→ Your goal
Reproduce each line from the first in the data through the line that contains "are upright ovals." exactly; give nothing else.

→ Source data
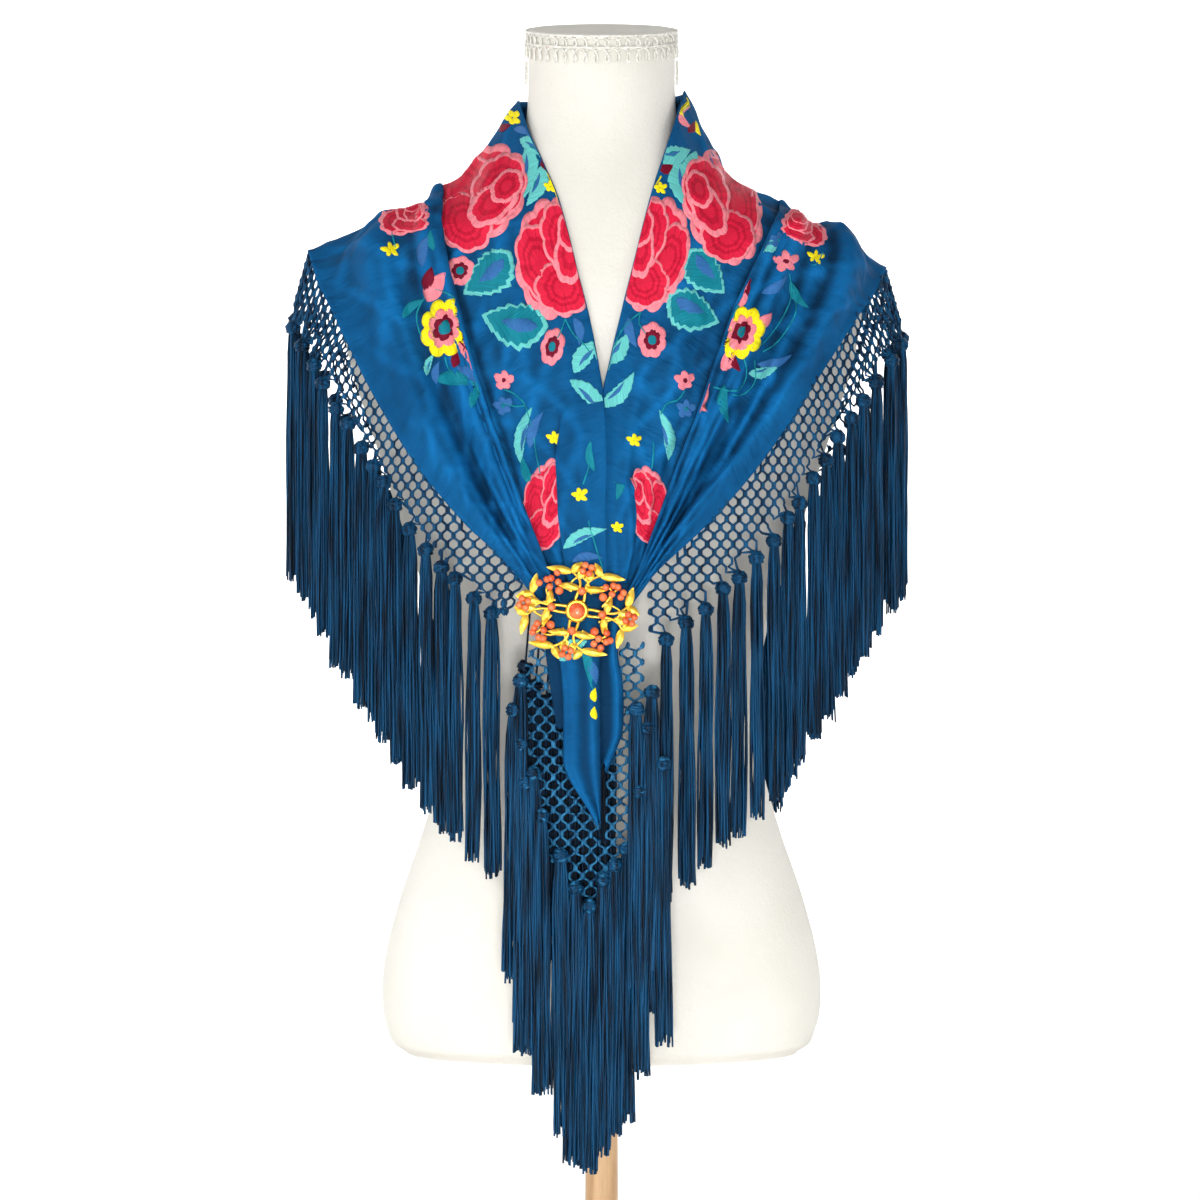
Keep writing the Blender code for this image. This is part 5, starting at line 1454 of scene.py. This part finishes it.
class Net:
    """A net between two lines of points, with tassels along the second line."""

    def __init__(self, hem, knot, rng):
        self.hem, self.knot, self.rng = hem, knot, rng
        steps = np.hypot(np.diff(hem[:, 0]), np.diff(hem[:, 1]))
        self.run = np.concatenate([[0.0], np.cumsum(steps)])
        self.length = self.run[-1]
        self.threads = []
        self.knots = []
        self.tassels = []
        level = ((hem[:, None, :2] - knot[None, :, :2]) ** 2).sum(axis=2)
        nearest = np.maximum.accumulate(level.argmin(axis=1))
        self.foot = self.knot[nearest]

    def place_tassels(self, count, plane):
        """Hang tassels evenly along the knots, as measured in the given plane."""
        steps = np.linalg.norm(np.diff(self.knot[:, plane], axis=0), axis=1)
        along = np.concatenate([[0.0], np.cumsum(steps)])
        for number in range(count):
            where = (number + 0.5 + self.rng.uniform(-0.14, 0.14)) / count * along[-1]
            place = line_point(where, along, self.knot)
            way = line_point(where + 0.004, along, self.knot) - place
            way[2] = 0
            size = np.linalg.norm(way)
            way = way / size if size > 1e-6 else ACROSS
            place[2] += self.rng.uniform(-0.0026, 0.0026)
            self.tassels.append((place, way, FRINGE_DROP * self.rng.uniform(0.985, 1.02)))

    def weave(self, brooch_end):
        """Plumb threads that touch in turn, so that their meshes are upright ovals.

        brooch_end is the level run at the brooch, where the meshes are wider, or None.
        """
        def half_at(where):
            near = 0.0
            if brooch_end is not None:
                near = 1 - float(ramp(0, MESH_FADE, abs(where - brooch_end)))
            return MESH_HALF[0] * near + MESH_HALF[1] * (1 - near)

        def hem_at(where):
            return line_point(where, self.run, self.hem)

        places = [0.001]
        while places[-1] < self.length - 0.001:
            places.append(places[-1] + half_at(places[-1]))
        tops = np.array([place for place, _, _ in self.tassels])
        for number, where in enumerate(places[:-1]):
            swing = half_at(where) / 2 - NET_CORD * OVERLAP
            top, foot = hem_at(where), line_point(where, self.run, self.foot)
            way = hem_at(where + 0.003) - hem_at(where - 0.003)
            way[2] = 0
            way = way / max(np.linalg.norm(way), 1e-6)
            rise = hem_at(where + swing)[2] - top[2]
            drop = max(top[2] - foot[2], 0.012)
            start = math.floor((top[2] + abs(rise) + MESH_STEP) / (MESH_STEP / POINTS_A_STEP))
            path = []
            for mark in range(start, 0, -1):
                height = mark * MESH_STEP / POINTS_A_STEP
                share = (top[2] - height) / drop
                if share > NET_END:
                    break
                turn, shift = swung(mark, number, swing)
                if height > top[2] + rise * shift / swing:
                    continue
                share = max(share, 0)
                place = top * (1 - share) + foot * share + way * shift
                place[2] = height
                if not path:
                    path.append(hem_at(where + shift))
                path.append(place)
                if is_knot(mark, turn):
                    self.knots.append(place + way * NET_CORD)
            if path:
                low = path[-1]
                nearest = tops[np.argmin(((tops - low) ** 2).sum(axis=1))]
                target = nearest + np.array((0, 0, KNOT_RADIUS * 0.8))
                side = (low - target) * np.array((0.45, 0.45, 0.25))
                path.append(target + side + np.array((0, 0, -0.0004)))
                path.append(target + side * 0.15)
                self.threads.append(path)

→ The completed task
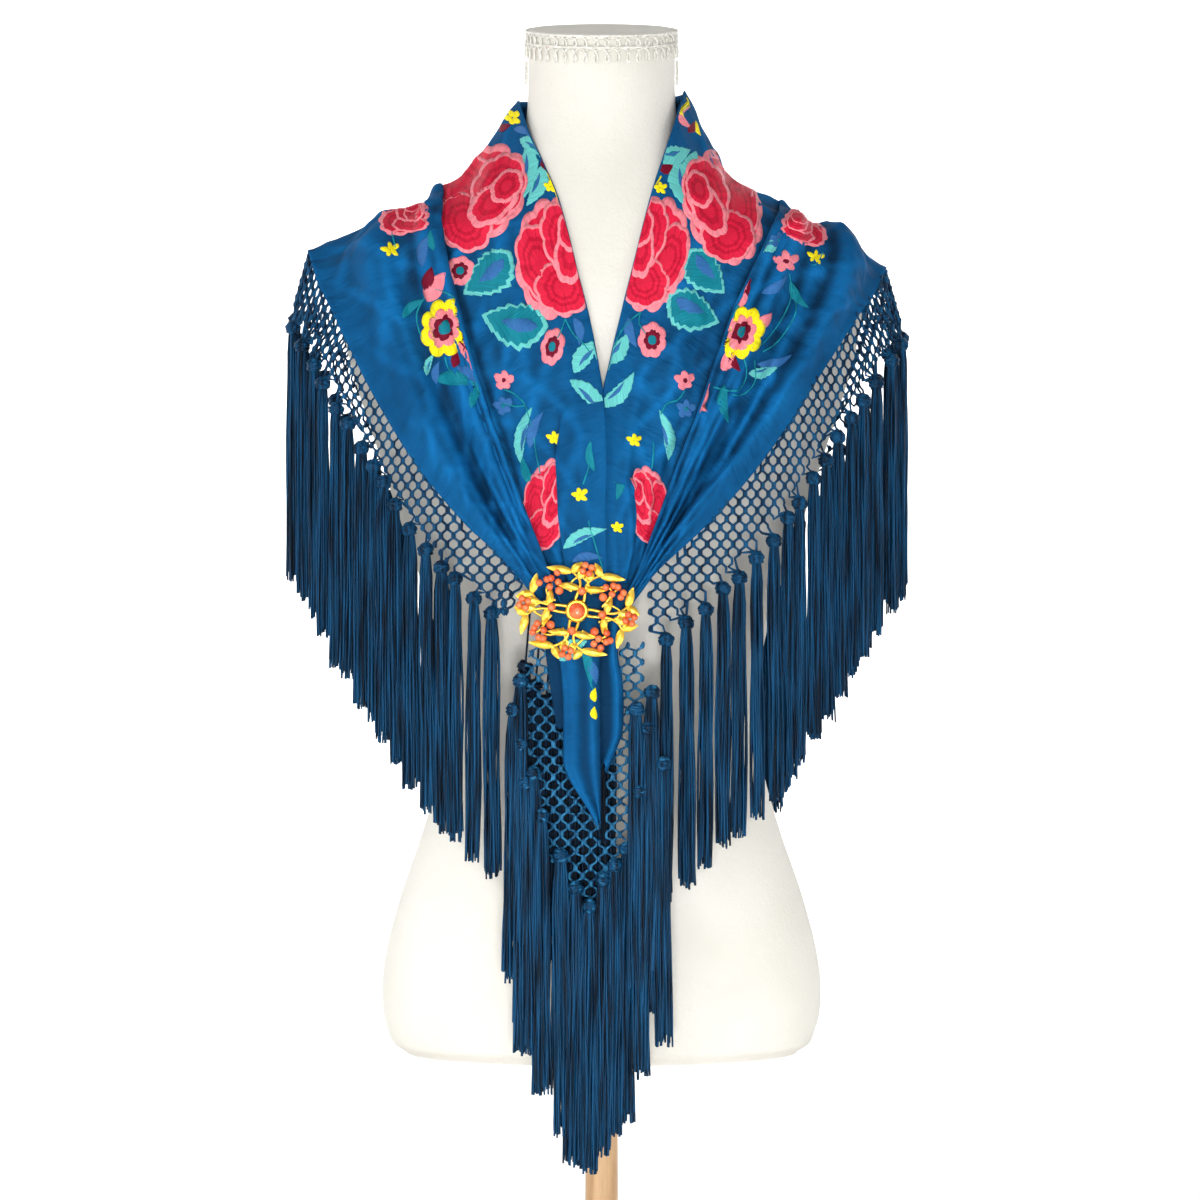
Keep writing the Blender code for this image. This is part 5, starting at line 1454 of scene.py. This part finishes it.
class Net:
    """A net between two lines of points, with tassels along the second line."""

    def __init__(self, hem, knot, rng):
        self.hem, self.knot, self.rng = hem, knot, rng
        steps = np.hypot(np.diff(hem[:, 0]), np.diff(hem[:, 1]))
        self.run = np.concatenate([[0.0], np.cumsum(steps)])
        self.length = self.run[-1]
        self.threads = []
        self.knots = []
        self.tassels = []
        level = ((hem[:, None, :2] - knot[None, :, :2]) ** 2).sum(axis=2)
        nearest = np.maximum.accumulate(level.argmin(axis=1))
        self.foot = self.knot[nearest]

    def place_tassels(self, count, plane):
        """Hang tassels evenly along the knots, as measured in the given plane."""
        steps = np.linalg.norm(np.diff(self.knot[:, plane], axis=0), axis=1)
        along = np.concatenate([[0.0], np.cumsum(steps)])
        for number in range(count):
            where = (number + 0.5 + self.rng.uniform(-0.14, 0.14)) / count * along[-1]
            place = line_point(where, along, self.knot)
            way = line_point(where + 0.004, along, self.knot) - place
            way[2] = 0
            size = np.linalg.norm(way)
            way = way / size if size > 1e-6 else ACROSS
            place[2] += self.rng.uniform(-0.0026, 0.0026)
            self.tassels.append((place, way, FRINGE_DROP * self.rng.uniform(0.985, 1.02)))

    def weave(self, brooch_end):
        """Plumb threads that touch in turn, so that their meshes are upright ovals.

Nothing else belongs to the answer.